Ya vamos modelando patas de gallina en la cara, tuvimos la osadía de multiplicarnos y estamos desfilando con prole. No solo buscamos el progreso para mantener el crédito decente, sino que tenemos pibes que dependen de nosotros y queremos dejarles una vida mejor. Como herida y resignada protagonista de novela, ya sabemos que el galán patán (que siempre es el mismo, solo cambia el color) nunca va a modificar su comportamiento. Ya nos sacudimos el romanticismo patriótico y no creemos en eso de que “con amor hasta morirse de hambre es bueno”. Ya nos cansamos de arroparnos cada noche con temor de que el alma quiera huir y se nos salga por los pies mientras dormimos. Las familias ricas, poderosas y politiqueras seguirán jugando a las monarquías y al inbreeding, repartiéndose el botín, los títulos y sueldazos entre ellos.

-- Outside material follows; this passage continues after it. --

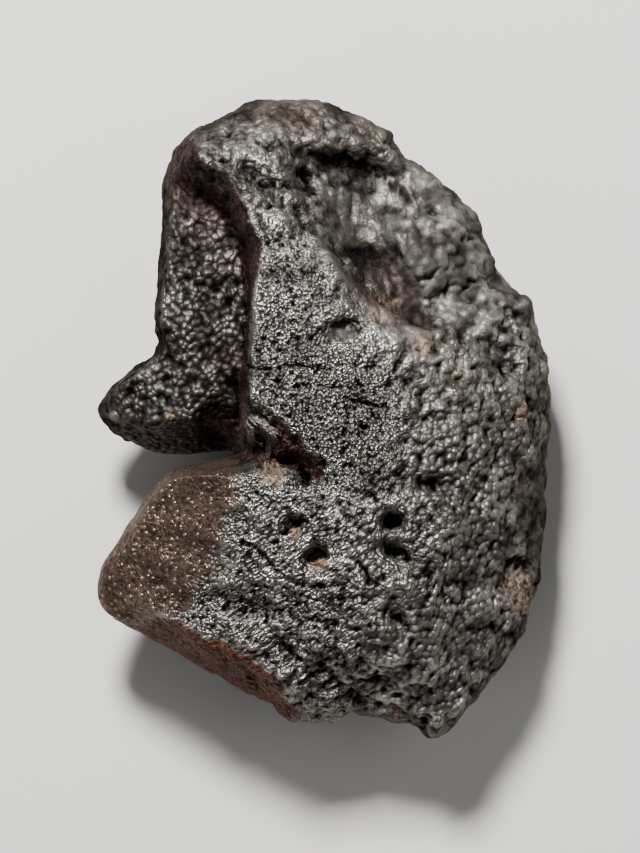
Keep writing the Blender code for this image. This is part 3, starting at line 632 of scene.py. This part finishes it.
def front_height(x, y, distance, rim, climb, radius):
    """Height of the front over the plan: faces under ridges, the shelf below its cliff, the climb from
    the widest line, and the hollows taken off, fading to nothing at that line."""
    wx, wy = wandered(x, y, 0.0, WARP, WARP_SIZES, 1)
    body = smooth_least(face_heights(wx, wy, FRONT_FACES), RIDGE_ROUNDING)
    shelf = smooth_least(face_heights(wx, wy, SHELF_FACES), RIDGE_ROUNDING)
    share = np.clip(0.5 + inside_distance(wx, wy, SHELF) / cliff_run(y), 0, 1)
    share = 0.5 * share + 0.5 * share * share * (3.0 - 2.0 * share)
    top = body + (np.minimum(shelf, body) - body) * share
    top = smooth_least([top, rim + rise(distance, climb, radius)], EDGE_ROUNDING)
    return top - hollow_depth(wx, wy, FRONT_HOLLOWS) * np.clip(distance / HOLLOW_FADE, 0, 1)


def back_height(x, y, distance, rim, drop, radius):
    """Height of the back over the plan, from the same parts as the front turned over."""
    wx, wy = wandered(x, y, BACK_WARP_LEVEL, BACK_WARP, BACK_WARP_SIZES, 5)
    under = face_heights(wx, wy, BACK_FACES) + [rim - rise(distance, drop, radius)]
    under = -smooth_least([-h for h in under], RIDGE_ROUNDING)
    return under + hollow_depth(wx, wy, BACK_HOLLOWS) * np.clip(distance / HOLLOW_FADE, 0, 1)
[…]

Nosotros, el pueblo trabajador, lo más cercano que tenemos a un milagro es montarnos en un avión e irnos a hacer un futuro en otro sitio. Para aquellos a los que Dios no le dio nada ni San Pedro los bendijo, el éxodo, la diáspora y el‘arranca pa’l ca’ son la únicas opciones para tener nuestra ahnelada redención. Muchachos, apaguen todo… que nos vamos.